When I was a young man in my 30s, I was jogging 20 miles a week and ran a couple marathons (26.2 miles). I enjoyed it and didn’t do much else for exercise or overall fitness. I thought I was in pretty good shape. You can get away with that when you’re 35, but not when you’re 50. At 57 now, I can’t think of any single recreational activity that can help me maintain the overall strength, functionality, and injury resistance I want and need as I age.
I’ve come to view exercise as a chore, like flossing/brushing teeth, changing the oil in my car, and sleeping when I’d rather not. I’ve got my current exercise chore whittled down to an hour three times a week. OK, sometimes just twice a week.

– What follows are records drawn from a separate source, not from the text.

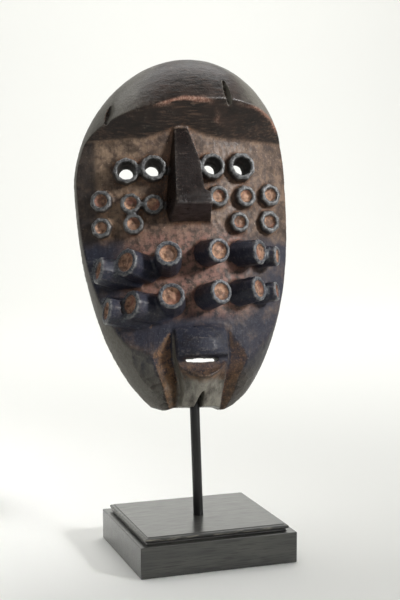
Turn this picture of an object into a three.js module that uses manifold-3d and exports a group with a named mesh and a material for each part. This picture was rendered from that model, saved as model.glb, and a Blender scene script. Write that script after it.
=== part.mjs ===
// Carved wooden face mask with many tubular eyes, held up by a rod on a moulded wooden base.
// Millimetres, +Z up, the origin is the centre of the base's underside, the face looks along -Y.
//
// The mask is shaped in its own frame: x runs across the face, y up the face and z out of it,
// with z = 0 on the flat rim behind and y = 0 near the bottom of the chin.

import * as THREE from 'three';
import { mergeVertices } from 'three/addons/utils/BufferGeometryUtils.js';
import Module from 'manifold-3d';

const wasm = await Module();
wasm.setup();

// Base: a block with a moulding round its top, given as [beyond the top's edge, above the block]
const BASE_WIDTH = 130;
const BASE_DEPTH = 115;
const BLOCK_HEIGHT = 24.9;
const TOP_INSET = 8.1;
const EASED_EDGE = 0.7;
const MOULDING = [[2, 0], [1.1, 0.5], [0.9, 1.7], [2.6, 2.1], [3.1, 3.2], [2.6, 4.4], [1.5, 5.2], [0, 5.5]];

// Rod: straight, leaning a little, its foot in the base and its head in the chin
const ROD_DIAMETER = 8;
const ROD_GAP = 0.3;
const ROD_FOOT = new THREE.Vector3(0.9, -2.9, 13);
const ROD_AT_CHIN = new THREE.Vector3(-1.4, 1.2, 118);
const ROD_IN_CHIN = 14;
const ROD_FOOT_EDGE = 0.5;
const ROD_HEAD_TAPER = 2.5;
const ROD_SIDES = 20;

// How the mask stands
const MASK_FOOT = new THREE.Vector3(0.5, 15, 120);
const TILT_BACK = 14;
const TURN = -4;

// Outer body of the mask: an egg, widest at EGG_LEVEL, a little fuller on its left and leaning at the crown
const HALF_WIDTH = 91.4;
const EGG_SHIFT = 2;
const EGG_LEVEL = 182;
const CROWN = 109.3;
const CROWN_LEAN = 10;
const LEAN_POWER = 1.2;
const JAW = 200;
const JAW_FULLNESS = 2.2;
const DOME_DEPTH = 58;
const DOME_FULLNESS = 2.2;
const CROWN_FULLER = 0.25;
const DOME_CLIMB = 86;
const CHIN_EDGE = [
  [-90, 22], [-38, -1], [-25, -6.2], [-18, -3.8], [16.5, -5], [23, -8.3], [33, -4.3], [90, 38],
];
const EGG_SIDES = 52;
const EGG_RINGS = 11;

// Face surface, cut into the egg and bent round its own upright
const FACE_DEPTH = 35;
const FACE_FALL = 23;
const FACE_REACH = 85;
const FACE_STEP = 8;
const BROW_LEVEL = 215;
const BROW_ARCH = 9;
const BROW_ARCH_HALF = 32;
const BROW_ARCH_CENTRE = -3;
const BROW_SLOPE = 0.7;
const BROW_RUN = 100;

// Hollow behind
const RIM = 10;
const WALL = 9;
const HOLLOW_FLOOR = 18;

// Nose, from its root in the brow to its tip and back under to the face
const NOSE_FLARE = 4;
const NOSE_ROOT = 12;
const NOSE = [
  { level: 144, left: -17.5, right: 17.3, proud: -1 },
  { level: 155.5, left: -18.3, right: 12.7, proud: 27 },
  { level: 165.4, left: -17.4, right: 12.5, proud: 25 },
  { level: 168.3, left: -17.1, right: 7.4, proud: 24 },
  { level: 194.7, left: -13.7, right: 7.8, proud: 13.5 },
  { level: 226, left: -9.5, right: 1.5, proud: 1.5 },
  { level: 231, left: -9.5, right: 1.5, proud: 3.4 },
];

// Tubes. A row has its level, how far its tubes stand proud, how far they lift and the size of their bores.
// Each tube in it is [across, above the row, turn outwards, radius], uneven as the hand left them.
const ROWS = [
  {
    level: 190, proud: 9, lift: 1, bore: 0.6, through: true,
    tubes: [[-51.3, -1, -10, 11.2], [-29.7, 0, -5, 11.2], [19.8, 1, 0, 11.1], [46.7, 2, 4, 12]],
  },
  {
    level: 165, proud: 8, lift: 0, bore: 0.52, through: false,
    tubes: [
      [-72.3, 1, -24, 9.4], [-49.5, -3, -16, 9], [-31.5, -5, -8, 9],
      [24, 1, 4, 9.4], [49.3, 2, 8, 9.4], [74, 5, 14, 9.9],
    ],
  },
  {
    level: 145, proud: 7.5, lift: 0, bore: 0.52, through: false,
    tubes: [[-73, -1, -24, 8.8], [-48, 0, -14, 9], [41.7, 0, 6, 8.9], [71.5, 2, 14, 10]],
  },
  {
    level: 117, proud: 24, lift: 12, bore: 0.6, through: false,
    tubes: [[-78, -8, -82, 11.6], [-58.5, -4, -54, 12.2], [-25.6, 0, -10, 11.4]],
  },
  {
    level: 117, proud: 24, lift: -3, bore: 0.6, through: false,
    tubes: [[16.6, 1, 14, 10.7], [55.4, 1, 42, 10.8], [73.2, -1, 56, 8.8]],
  },
  {
    level: 84, proud: 24, lift: 9, bore: 0.6, through: false,
    tubes: [[-73.5, -8, -84, 11.8], [-56.5, -5, -64, 12.2], [-25.3, -1, -12, 11.4]],
  },
  {
    level: 84, proud: 24, lift: 4, bore: 0.6, through: false,
    tubes: [[16.4, 1, 18, 10.6], [51.8, 4, 40, 10.8], [70.6, 3, 58, 8.6]],
  },
];
const CUP_DEPTH = 4;
const TUBE_SIDES = 14;
const TUBE_ROOT = 13;
const TUBE_FLARE = 1.12;
const TUBE_EDGE = 1.5;
const BORE_TAPER = 0.86;
const TURNED_SINK = 0.8;

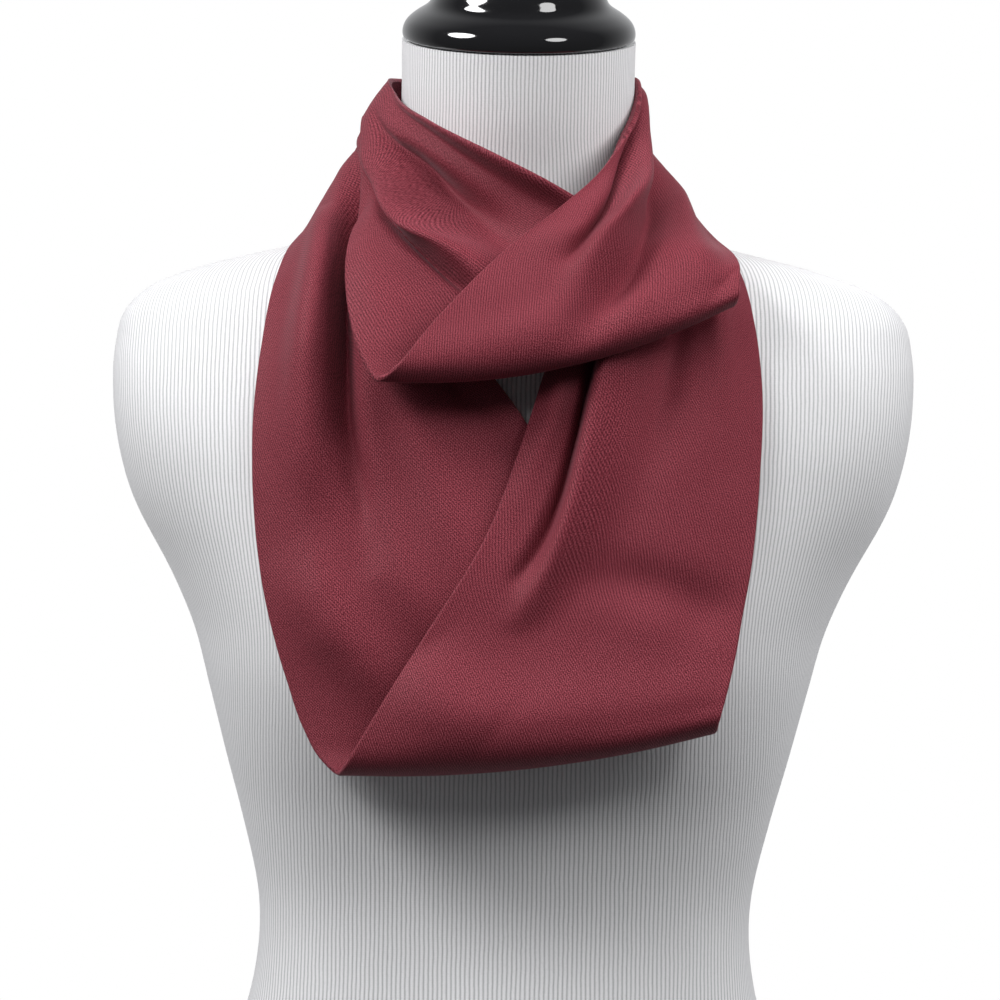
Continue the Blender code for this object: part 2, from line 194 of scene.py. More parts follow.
# Torso with its neck. A firm moulded form under a tight tubular cover of white jersey, whose ribs
# run straight down. The cover is closed at the middle of the back with one seam.
MM = 0.001
FORM_COLUMNS = 120
FORM_RINGS_PER_ROW = 4
BUST_X = 82.0
BUST_Z = 352.0
BUST_DEPTH = 28.0
BUST_SPREAD_X = 42.0
BUST_SPREAD_Z = 44.0
RIB_PITCH = 2.25
NECK_RIB_PITCH = 1.95
NECK_BOTTOM = 560.0
NECK_STRAIGHT = 600.0
FORM_RINGS = (
    # height, half_width, front, back, squareness, tilt
    (10.3, 163.0, 98.0, 110.0, 2.3, 0.0),
    (60.0, 161.0, 97.0, 107.0, 2.3, 0.0),
    (130.0, 144.0, 87.0, 88.0, 2.3, 0.0),
    (174.0, 127.0, 80.0, 77.0, 2.3, 0.0),
    (220.0, 122.0, 77.0, 72.0, 2.3, 0.0),
    (264.0, 131.0, 84.0, 77.0, 2.3, 0.0),
    (295.0, 139.5, 91.0, 82.0, 2.3, 0.0),
    (333.0, 149.5, 96.0, 87.0, 2.3, 0.0),
    (360.0, 157.0, 98.0, 90.0, 2.3, 0.0),
    (385.0, 168.0, 99.0, 92.0, 2.35, 0.0),
    (424.0, 189.0, 98.0, 94.0, 2.45, 0.0),
    (450.0, 196.5, 95.0, 94.0, 2.55, 0.0),
    (478.0, 199.8, 87.0, 92.0, 2.6, 0.0),
    (500.0, 199.0, 78.0, 88.0, 2.5, 0.0),
    (519.0, 193.0, 69.0, 82.0, 2.3, 0.0),
    (531.0, 178.0, 62.0, 77.0, 2.05, 0.0),
    (542.0, 146.0, 57.0, 72.0, 1.8, 0.0),
    (552.0, 104.0, 54.0, 66.0, 1.65, 0.0),
    (562.0, 77.0, 55.0, 61.0, 1.75, 2.0),
    (574.0, 64.0, 57.0, 57.0, 1.95, 5.0),
    (592.0, 59.5, 60.0, 52.0, 2.0, 9.0),
    (620.0, 58.0, 67.0, 45.0, 2.0, 12.0),
    (652.0, 58.0, 74.0, 38.0, 2.0, 13.0),
)


def spline(knots, values, s):
    """Values of a smooth curve at row numbers s, through one row of values a knot."""
    steps = np.diff(knots)[:, None]
    slopes = np.diff(values, axis=0) / steps
    inner = (steps[:-1] * slopes[1:] + steps[1:] * slopes[:-1]) / (steps[:-1] + steps[1:])
    tangents = np.vstack((slopes[:1], inner, slopes[-1:]))
    i = np.clip(np.floor(s).astype(int), 0, len(knots) - 2)
    t = (s - i)[:, None]
    h = steps[i]
    return (
        (1 + 2 * t) * (1 - t) ** 2 * values[i]
        + t * (1 - t) ** 2 * h * tangents[i]
        + t**2 * (3 - 2 * t) * values[i + 1]
        - t**2 * (1 - t) * h * tangents[i + 1]
    )


def running_total(steps):
    """Length up to each point, from the steps between them."""
    return np.concatenate(([0.0], np.cumsum(steps)))


def form_ring(row, turn):
    """Points of the form's ring at a row of the table, which need not be whole."""
    table = np.array(FORM_RINGS)
    height, half_width, front, back, squareness, tilt = spline(table[:, 0], table, np.array([row]))[0]
    across, depth = superellipse(turn, squareness)
    x = half_width * across
    y = (back - front) / 2 + (back + front) / 2 * depth
    side_fade = np.clip(-depth, 0, 1)
    for side in (-BUST_X, BUST_X):
        swell = np.exp(-(((x - side) / BUST_SPREAD_X) ** 2 + ((height - BUST_Z) / BUST_SPREAD_Z) ** 2) / 2)
        y -= BUST_DEPTH * swell * np.sqrt(side_fade)
    z = height + (y - (back - front) / 2) * math.tan(math.radians(tilt))
    return np.stack((x, y, z), axis=1)


def round_off(levels):
    """Rounds the object just modelled by subdivision."""
    rounding = bpy.context.object.modifiers.new("rounding", "SUBSURF")
    rounding.levels = rounding.render_levels = levels
    bpy.ops.object.modifier_apply(modifier="rounding")


# The upright edges of a plain cylinder are cut into rings, and each ring is moved to its outline.
ring_count = (len(FORM_RINGS) - 1) * FORM_RINGS_PER_ROW + 1
bpy.ops.mesh.primitive_cylinder_add(vertices=FORM_COLUMNS, radius=1, depth=1, location=(0, 0, 0))
form_mesh = bpy.context.object.data
edit()
leave_edit()
for edge in form_mesh.edges:
    low, high = (form_mesh.vertices[i].co for i in edge.vertices)
    edge.select = abs(high.z - low.z) > 0.5
bpy.ops.object.mode_set(mode="EDIT")
bpy.ops.mesh.subdivide(number_cuts=ring_count - 2)
leave_edit()
form_points = np.zeros(len(form_mesh.vertices) * 3)
form_mesh.vertices.foreach_get("co", form_points)
form_points = form_points.reshape(-1, 3)
ring_of = np.rint((form_points[:, 2] + 0.5) * (ring_count - 1)).astype(int)
turn_of = np.arctan2(form_points[:, 0], -form_points[:, 1])
arc_of = np.zeros(len(form_points))
for ring in range(ring_count):
    own = np.flatnonzero(ring_of == ring)
    own = own[np.argsort(turn_of[own])]
    outline = form_ring(ring / FORM_RINGS_PER_ROW, turn_of[own])
    form_points[own] = outline * MM
    arc = running_total(np.linalg.norm(np.diff(outline, axis=0), axis=1))
    arc_of[own] = arc - np.interp(0.0, turn_of[own], arc)
form_mesh.vertices.foreach_set("co", form_points.ravel())
creases = form_mesh.attributes.new("crease_edge", "FLOAT", "EDGE")
for edge in form_mesh.edges:
    creases.data[edge.index].value = float(all(ring_of[i] == ring_count - 1 for i in edge.vertices))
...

Skyler Tanner takes a thoughtful and in-depth look at the exercise versus recreation dichotomy at his blog. If you have comments, more people will see them at his site than here.
Steve Parker, M.D.
Exercise is not supposed to be fun. If it is fun, then you should suspect that something is wrong.
The quote above is from an essay entitled “Exercise vs Recreation” by Ken Hutchins, posted at the Efficient Exercise website. Skyler Tanner works at Efficient Exercise and his blog is one that I follow. We have a strange connection. Skyler grew up in Fountain Hills, AZ; I live about 20 miles from there. He lives in Austin, TX, now; I lived there for eight years.
Here’s another quote from that essay:
One pound of human fat can support the energy demands of running 35-45 miles, probably more. This would require the average man to run for 6-8 hours. He would burn the calories he could easily ingest in as many minutes.
Hutchins’ essay is thought-provoking. It may change the way you think about exercise.